Print the data exactly, leaving nothing out.

— start —

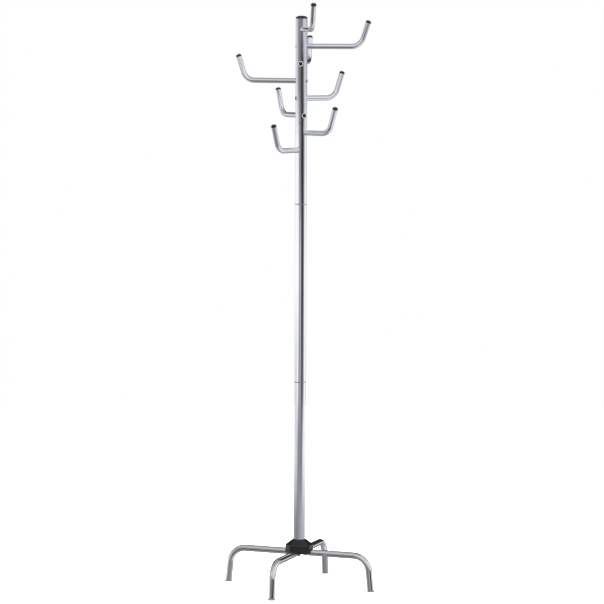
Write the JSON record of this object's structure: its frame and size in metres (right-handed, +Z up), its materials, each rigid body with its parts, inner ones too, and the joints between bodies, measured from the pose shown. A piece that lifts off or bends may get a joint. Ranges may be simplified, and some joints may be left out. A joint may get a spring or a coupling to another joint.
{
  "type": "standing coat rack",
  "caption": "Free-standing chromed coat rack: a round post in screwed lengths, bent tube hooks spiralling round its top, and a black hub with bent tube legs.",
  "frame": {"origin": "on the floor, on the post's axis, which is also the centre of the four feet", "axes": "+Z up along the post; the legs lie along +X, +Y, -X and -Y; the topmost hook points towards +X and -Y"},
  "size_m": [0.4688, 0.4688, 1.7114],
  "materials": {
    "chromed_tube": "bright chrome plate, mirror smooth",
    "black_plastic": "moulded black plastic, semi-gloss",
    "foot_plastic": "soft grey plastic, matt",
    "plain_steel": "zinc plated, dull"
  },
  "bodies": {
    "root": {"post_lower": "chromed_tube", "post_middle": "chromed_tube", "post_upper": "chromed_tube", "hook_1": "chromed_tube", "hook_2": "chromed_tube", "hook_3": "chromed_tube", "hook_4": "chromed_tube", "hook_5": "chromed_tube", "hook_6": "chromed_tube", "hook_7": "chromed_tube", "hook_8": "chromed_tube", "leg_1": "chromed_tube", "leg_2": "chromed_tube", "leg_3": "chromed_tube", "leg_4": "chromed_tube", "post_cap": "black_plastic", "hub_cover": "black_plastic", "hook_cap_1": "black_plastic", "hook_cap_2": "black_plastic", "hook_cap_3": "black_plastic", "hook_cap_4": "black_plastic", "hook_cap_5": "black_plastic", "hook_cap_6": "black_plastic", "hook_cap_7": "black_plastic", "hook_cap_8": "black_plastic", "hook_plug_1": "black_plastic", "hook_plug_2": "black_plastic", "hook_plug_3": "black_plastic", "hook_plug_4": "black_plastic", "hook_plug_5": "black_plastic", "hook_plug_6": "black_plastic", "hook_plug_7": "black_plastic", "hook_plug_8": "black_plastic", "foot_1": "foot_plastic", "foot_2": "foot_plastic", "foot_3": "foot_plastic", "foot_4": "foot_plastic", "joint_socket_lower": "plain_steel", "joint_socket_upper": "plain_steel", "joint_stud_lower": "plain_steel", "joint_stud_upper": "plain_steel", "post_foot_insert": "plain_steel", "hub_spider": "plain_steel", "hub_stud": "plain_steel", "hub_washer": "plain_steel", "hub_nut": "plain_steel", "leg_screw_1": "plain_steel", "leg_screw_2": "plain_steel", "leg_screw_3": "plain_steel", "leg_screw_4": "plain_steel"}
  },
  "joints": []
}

— end —

RESULT OF THE TASK
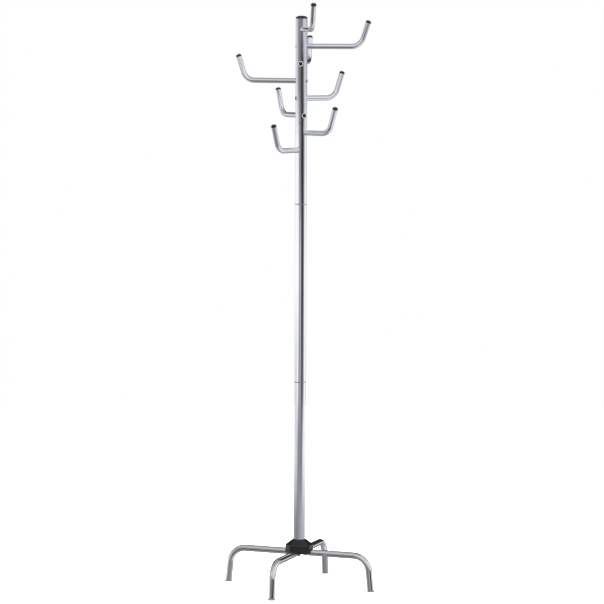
Write the JSON record of this object's structure: its frame and size in metres (right-handed, +Z up), its materials, each rigid body with its parts, inner ones too, and the joints between bodies, measured from the pose shown. A piece that lifts off or bends may get a joint. Ranges may be simplified, and some joints may be left out. A joint may get a spring or a coupling to another joint.
{
  "type": "standing coat rack",
  "caption": "Free-standing chromed coat rack: a round post in screwed lengths, bent tube hooks spiralling round its top, and a black hub with bent tube legs.",
  "frame": {"origin": "on the floor, on the post's axis, which is also the centre of the four feet", "axes": "+Z up along the post; the legs lie along +X, +Y, -X and -Y; the topmost hook points towards +X and -Y"},
  "size_m": [0.4688, 0.4688, 1.7114],
  "materials": {
    "chromed_tube": "bright chrome plate, mirror smooth",
    "black_plastic": "moulded black plastic, semi-gloss",
    "foot_plastic": "soft grey plastic, matt",
    "plain_steel": "zinc plated, dull"
  },
  "bodies": {
    "root": {"post_lower": "chromed_tube", "post_middle": "chromed_tube", "post_upper": "chromed_tube", "hook_1": "chromed_tube", "hook_2": "chromed_tube", "hook_3": "chromed_tube", "hook_4": "chromed_tube", "hook_5": "chromed_tube", "hook_6": "chromed_tube", "hook_7": "chromed_tube", "hook_8": "chromed_tube", "leg_1": "chromed_tube", "leg_2": "chromed_tube", "leg_3": "chromed_tube", "leg_4": "chromed_tube", "post_cap": "black_plastic", "hub_cover": "black_plastic", "hook_cap_1": "black_plastic", "hook_cap_2": "black_plastic", "hook_cap_3": "black_plastic", "hook_cap_4": "black_plastic", "hook_cap_5": "black_plastic", "hook_cap_6": "black_plastic", "hook_cap_7": "black_plastic", "hook_cap_8": "black_plastic", "hook_plug_1": "black_plastic", "hook_plug_2": "black_plastic", "hook_plug_3": "black_plastic", "hook_plug_4": "black_plastic", "hook_plug_5": "black_plastic", "hook_plug_6": "black_plastic", "hook_plug_7": "black_plastic", "hook_plug_8": "black_plastic", "foot_1": "foot_plastic", "foot_2": "foot_plastic", "foot_3": "foot_plastic", "foot_4": "foot_plastic", "joint_socket_lower": "plain_steel", "joint_socket_upper": "plain_steel", "joint_stud_lower": "plain_steel", "joint_stud_upper": "plain_steel", "post_foot_insert": "plain_steel", "hub_spider": "plain_steel", "hub_stud": "plain_steel", "hub_washer": "plain_steel", "hub_nut": "plain_steel", "leg_screw_1": "plain_steel", "leg_screw_2": "plain_steel", "leg_screw_3": "plain_steel", "leg_screw_4": "plain_steel"}
  },
  "joints": []
}